No. No one has ever become inert. The one who accepts does not waste his futile strength. It is that daily wasted strength which makes you weaker. The one who knows what he is — his limits, understanding, capability, strength — such a person does not waste his energy beyond his measure. Power is conserved. And that conserved power becomes movement in his life. But the movement arises from within, not from outer competition.
Just now we are all caught in outer competition. Someone is intelligent, you are trying to become intelligent. Someone is strong, you are doing push-ups. You are entangled in seeing others. You will fall in trouble. All around are a thousand kinds of people. Learn a little from each — someone’s intelligence, become an Einstein; someone’s strength, become a Gama. Now you are in trouble. You will split yourself into so many aspirations that you will break and become nothing.

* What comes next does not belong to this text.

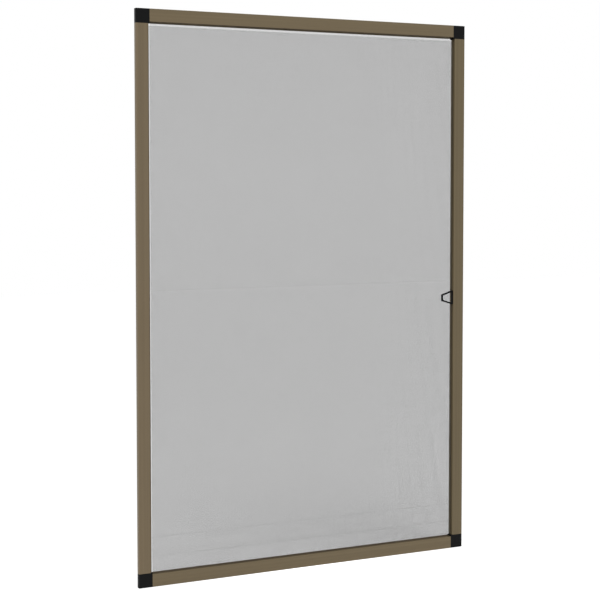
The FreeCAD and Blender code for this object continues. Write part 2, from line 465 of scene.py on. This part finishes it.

You can be only one person in this world — and that person has not yet been born for you to imitate. That person is you. Each person is unique. He cannot be like another; he can only be himself. Therefore, being content with what you are, enter the suchness of becoming that.

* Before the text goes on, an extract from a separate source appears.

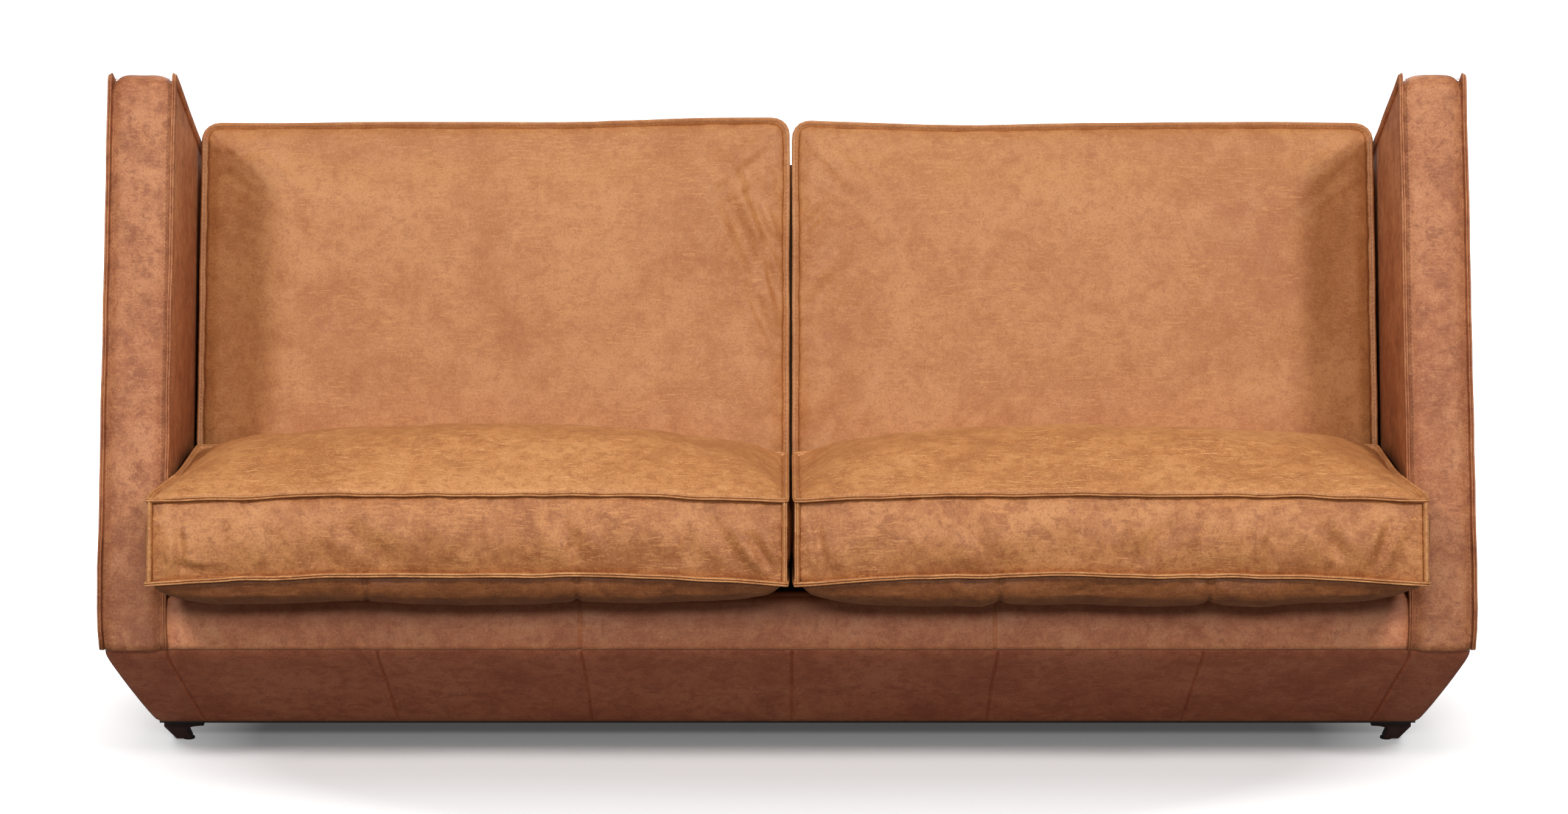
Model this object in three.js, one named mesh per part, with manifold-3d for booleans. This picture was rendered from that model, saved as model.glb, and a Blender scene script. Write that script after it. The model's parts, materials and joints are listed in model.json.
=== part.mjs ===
// A two-seat leather sofa on short wooden legs, built piece by piece in millimetres, +Z up, front towards -Y.
// The side view is drawn from the front seam (Y 0), where the raked front face meets the tucked-under base.
import * as THREE from "three";
import { mergeVertices } from "three/addons/utils/BufferGeometryUtils.js";
import Module from "manifold-3d";

const wasm = await Module();
wasm.setup();

// Driving sizes.
const WIDTH = 2020; // outside of one arm to the outside of the other
const LEG_HEIGHT = 42; // floor to the underside of the base
const BASE_HEIGHT = 163; // underside of the base up to the front seam
const ARM_RISE = 798; // front seam up to the peak of the arms
const ARM_THICKNESS = 98;
const SEAT_DEPTH = 398; // seat cushion, front top seam to rear top seam
const SEAT_BORDER = 118; // height of the boxing between the two seams
const SEAT_CROWN = 66; // how far the top face swells above its seam
const SEAT_BELLY = 40; // how far the underside swells below its seam
const BACK_HEIGHT = 662; // back cushion, measured along its lean
const BACK_CROWN = 24; // swell of the front face of a back cushion
const BACK_BELLY = 34; // swell of the rear face of a back cushion
const BACK_BORDER = 16; // thin edge between the two faces

// Slopes, as a run for each unit of rise or of length.
const FRONT_RAKE = 0.3983; // arm fronts and front rail lean back
const BACK_RAKE = 0.392; // back cushions lean back
const ARM_TOP_FALL = 0.596; // arm tops fall towards the rear
const SEAT_FALL = 0.061; // seat falls towards the rear
const SEAT_LEAN = 0.322; // front boxing of the seat leans back

// Where things stand, from the front seam.
const SEAT_OVERHANG = 93; // bottom front seam of a seat cushion ahead of the front seam
const REAR_BEHIND_SEAT = 405; // rear of the shell behind the seat cushion's top rear seam
const DECK_RISE = 79; // deck above the front seam, taken at Y 0
const TUCK = { front: 156, side: 54, rear: 45 }; // how far the base draws in on its way down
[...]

‘Some can break, some can fall.’
Remember: the weak falls; the strong breaks. Great trees — the storm comes — they break. Little plants bend. The storm passes; they rise again. Ask the storm: he will say the little defeated me; the big lost. The strong breaks, the weak bends. But it depends on your seeing. This bending we can call strength — flexibility. This bending is also strength. It depends on our way of looking, our measure. If the world were wiser, where is the problem? Bending is also a power. He who cannot bend will break.
I have heard: Mulla Nasruddin was training his boy, making him do push-ups. A neighbor asked: what are you doing, Nasruddin — this is too much for a ten-year-old? He said: I am making him strong so no boy can bully him. I have taught him nine tricks so he can set anyone straight. The neighbor said: do you think there are not stronger boys? Nasruddin said: there are — and for them I have taught him the tenth trick. What is that? The tenth is: run away in time. Use the nine only as long as he sees the matter is in hand. When he sees it is beyond him, use the tenth.

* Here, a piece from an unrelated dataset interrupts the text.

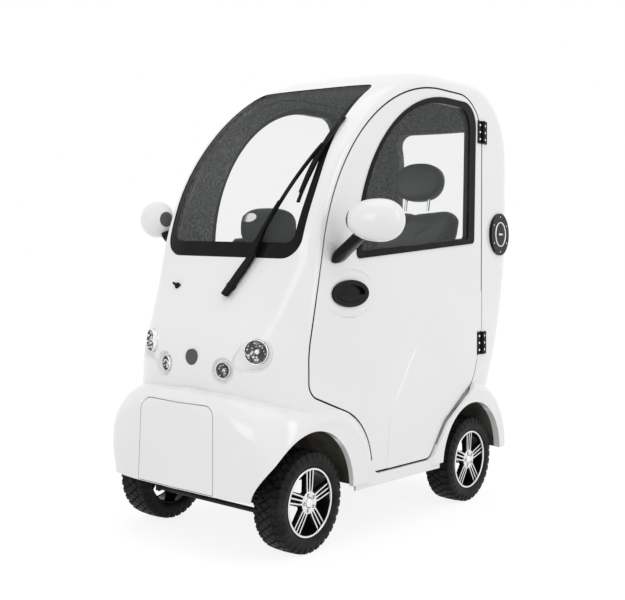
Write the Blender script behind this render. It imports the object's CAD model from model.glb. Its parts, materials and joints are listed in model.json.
import json
from math import acos, atan, atan2, cos, hypot, pi, radians, sin, sqrt, tan

import bmesh
import bpy
import numpy as np
from mathutils import Matrix, Vector


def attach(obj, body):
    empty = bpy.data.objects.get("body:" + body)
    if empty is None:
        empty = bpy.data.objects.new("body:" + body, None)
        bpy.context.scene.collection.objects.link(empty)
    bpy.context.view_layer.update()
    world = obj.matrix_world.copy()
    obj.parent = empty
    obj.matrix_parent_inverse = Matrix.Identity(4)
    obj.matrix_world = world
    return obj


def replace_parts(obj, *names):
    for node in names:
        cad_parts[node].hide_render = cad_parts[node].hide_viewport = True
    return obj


# Looks of the enclosed mobility scooter. Metres; the nose faces -Y, +X is the vehicle's left side.
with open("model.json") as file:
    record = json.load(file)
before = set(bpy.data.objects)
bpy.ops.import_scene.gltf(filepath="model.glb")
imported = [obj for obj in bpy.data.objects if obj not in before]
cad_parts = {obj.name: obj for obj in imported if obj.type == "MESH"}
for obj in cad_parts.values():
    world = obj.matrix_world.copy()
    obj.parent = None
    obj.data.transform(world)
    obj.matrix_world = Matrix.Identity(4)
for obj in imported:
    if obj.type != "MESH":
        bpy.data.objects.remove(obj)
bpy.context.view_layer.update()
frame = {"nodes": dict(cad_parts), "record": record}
NODES = frame["nodes"]
MM = 0.001
SIDES = (("left", 1), ("right", -1))

# Places that the CAD was drawn from, in millimetres from the front axle line
AXLE_Y = -567.5
WHEELBASE = 990
TRACK = 616
TYRE_R = 165
RIM_R = 112
HALF_W = 350
SIDE_TILT = 0.03
TILT_Z = 900

# The camera, solved from the wheels and the mirrored pairs of the photograph
IMAGE_W = 625
IMAGE_H = 600
CAMERA_AT = (2.3730, -3.1192, 0.9699)
CAMERA_YAW = 0.707
CAMERA_PITCH = -0.033
CAMERA_ROLL = 0.024
FOCAL_PX = 1035.37
CENTRE_PX = (275.98, 281.50)
SENSOR_MM = 36
CLIP = (0.05, 60)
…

There are two strategies in conflict: fight or flight. Man thinks running away is bad. Not in our land. We have given Krishna a name: Ranchhod Das — the one who left the battlefield. We even say ‘ji’ — honorific. Wise were those who gave this name. Otherwise, if you call someone Ranchhod Das, there will be a fight — you left the battlefield! But the intelligent person does not go to extremes; he does what is appropriate, balanced. Therefore Krishna could flee, and we did not insult him. It is astonishing. There is no reason to. Because sometimes fleeing is meaningful, sometimes fighting is.
‘Some break, some fall. The sage avoids excess.’
He does not live by rigid principles — ‘This is how I shall live’. He lets life flow and flows with it. Sometimes this shore, sometimes that. Sometimes in defeat, sometimes in victory. Sometimes he falls, sometimes he does not. Sometimes weak, sometimes strong. Before some he is wise; before some, simple. Before some beautiful; before some, ugly. But he does not choose a goal. He moves between the two.
‘The sage avoids excess, shuns waste.’
He avoids waste. We waste much. Imitation is waste — you can never be another. The energy you lose is lost in vain.
‘And avoids arrogance.’
Because it is by the demand of ego that we want to be like another. If we feel Krishna is honored, we want to be like Krishna. If we feel Einstein is honored, we want to be Einstein. If we feel an actor is honored, we want to be an actor. But why? The one who is honored — to be like him becomes the demand of our ego.
But the sage avoids ego, waste, and excess. Whoever avoids these three — in one sense, they are one — whoever avoids them attains supreme peace, nature, the Tao. He falls into his own swabhava.
Avoid interference — with others, and with yourself.
That is enough for today. Wait for five minutes, do kirtan.